Poet Jigar Moradabadi

Poet Jigar Moradabadi

Er, interesting. Jigar makes a point. Two pages later, Mir Anis (who probably wrote the most moving elegies on the Great Husain) writes: ‘Anis aasan nahi aabad karna ghar mohabbat ka, Yeh unka kaam hain jo zindagi barbaad karte hain (‘Anis’ it is not easy, Love’s home to populate, It’s the task for people who their life annihilate).’ Killed it.

I am beginning to get the drift. What this Saraf fellow has done is that he has not just attempted a random compilation. He has themed it. And in sequence. He has collected verse from what others have written but beaded it in a manner to evoke a story.

Like a person falling in love, then falling out, then falling in again — sequenced in a flow with the relevant Urdu kalaam and emotions under each sub-theme.

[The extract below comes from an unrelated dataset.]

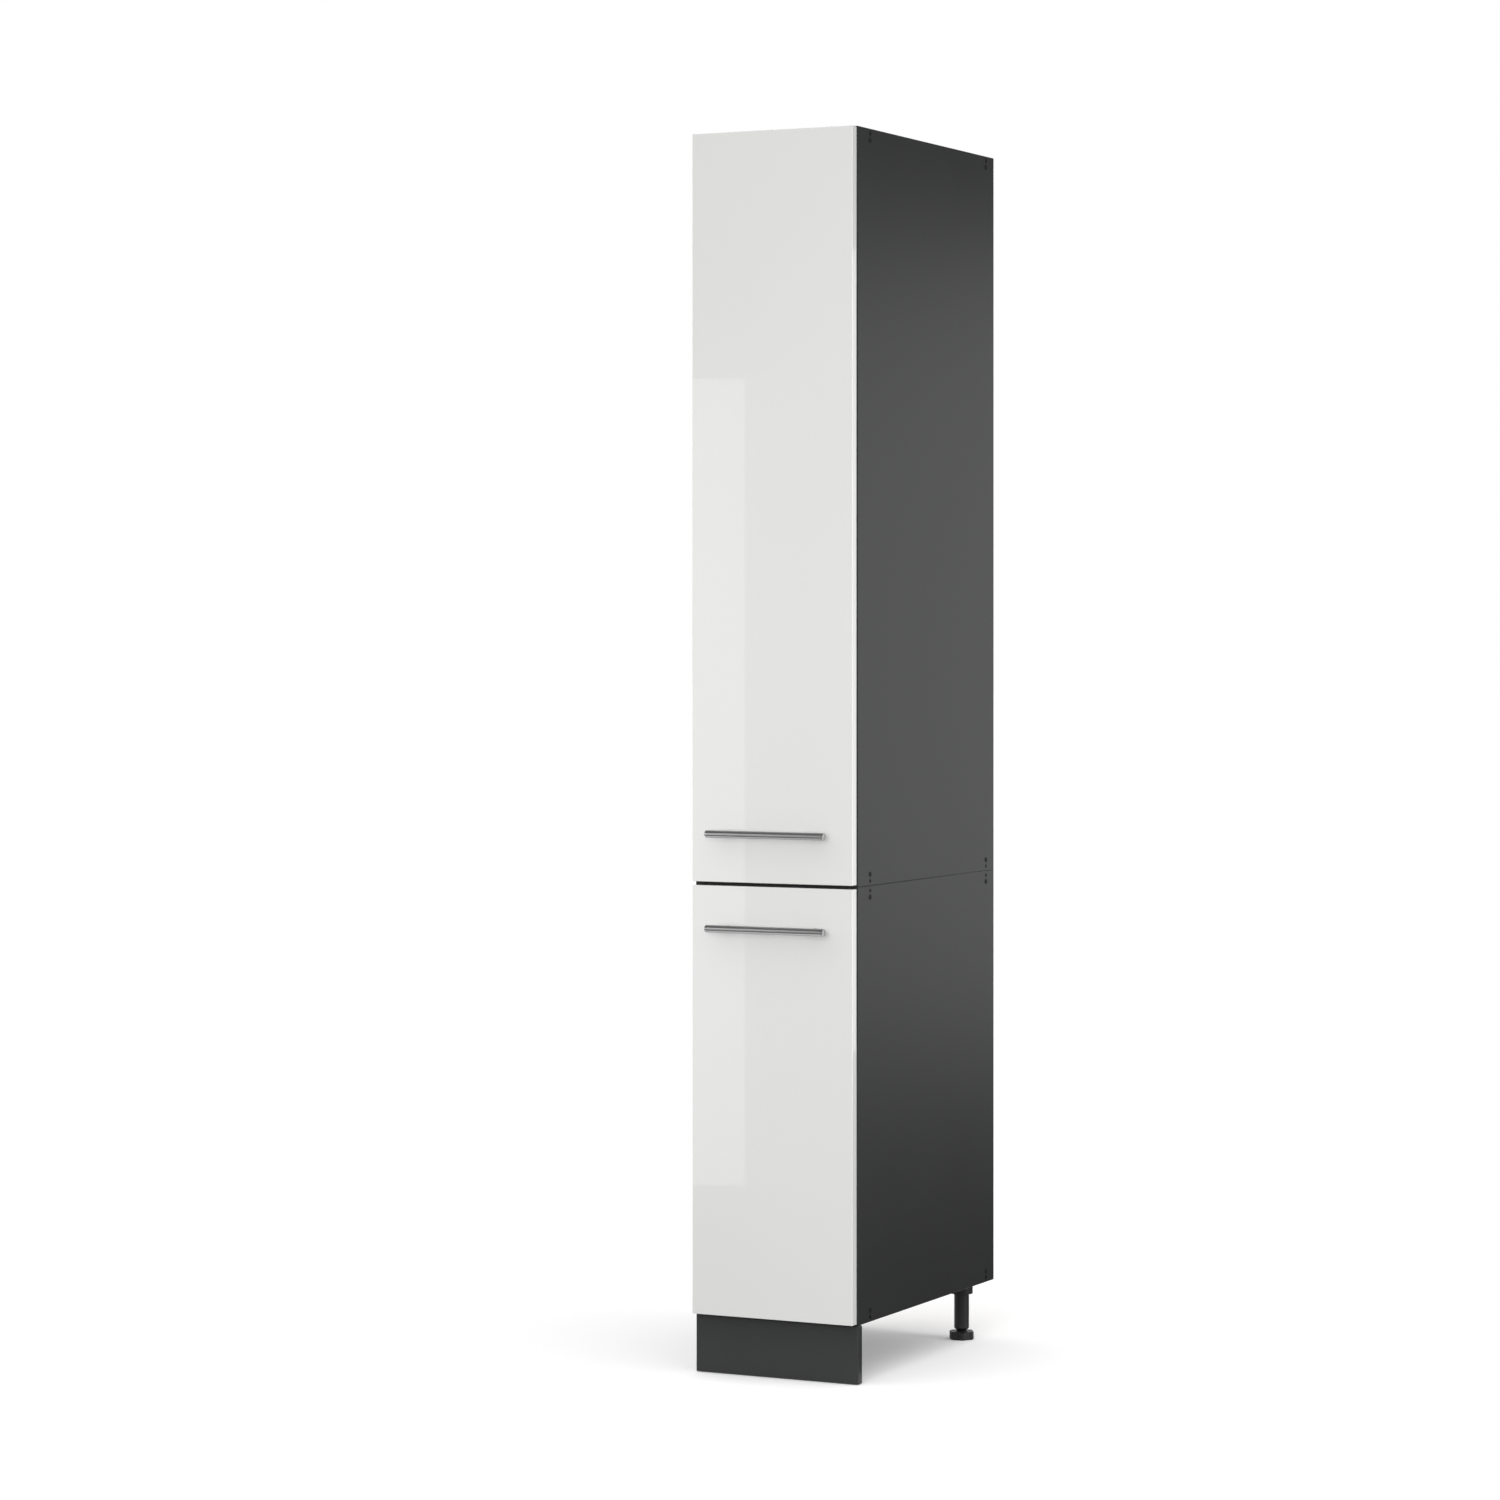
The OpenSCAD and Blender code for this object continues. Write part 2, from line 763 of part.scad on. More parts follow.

If you read the kalaam in a sequence, you get the drift of a ‘story’ — there are no names and there is no plot but enough for you to feel that yes, shaayad 32 years you felt the way Firaq wrote or Jigar rhymed or Ghalib expounded.

Page 19. Faiz again. I intoned when no one was looking: ‘Maqaam ‘Faiz’ koi raah mein jachaa hi nahin, Jo kuue-e-yaar se nikle to suu-e-daar chale (With no station on my path, O ‘Faiz’, was I content. When I left my lover’s lane, gallow-wards I went).’ What kind of a shaayar was this man? What went on in his mind? How did he distil?

Khair, let me get on. Faraz. Faiz. Jigar. Ghalib. Dagh. Mir. Momin. Iqbal. So many more shoaara that I turned the book around to see ke bhai, ‘Yeh hain kya cheez?’

(L-R) Iqbal, Dagh, Ghalib and Momin

(L-R) Iqbal, Dagh, Ghalib and Momin

This book that I had dismissed as a waste I have now put away near the bedside. I have instructed the maid that ‘Koi isko yahaan se hataayega nahi.’ Maybe I will read two pages each morning. Maybe I will mark the great lines. Maybe I will transfer them to my smartphone. Maybe I will send them to WhatsApp groups. Maybe I will sneak glances during Zoom calls when someone else is speaking.

Then — sometime in 2023 — I might be prepared to write that tazkhira.

I have left word that if Saraf calls in the interim, he should be informed that saab is in his chamber with the book and that ‘It’s under process.’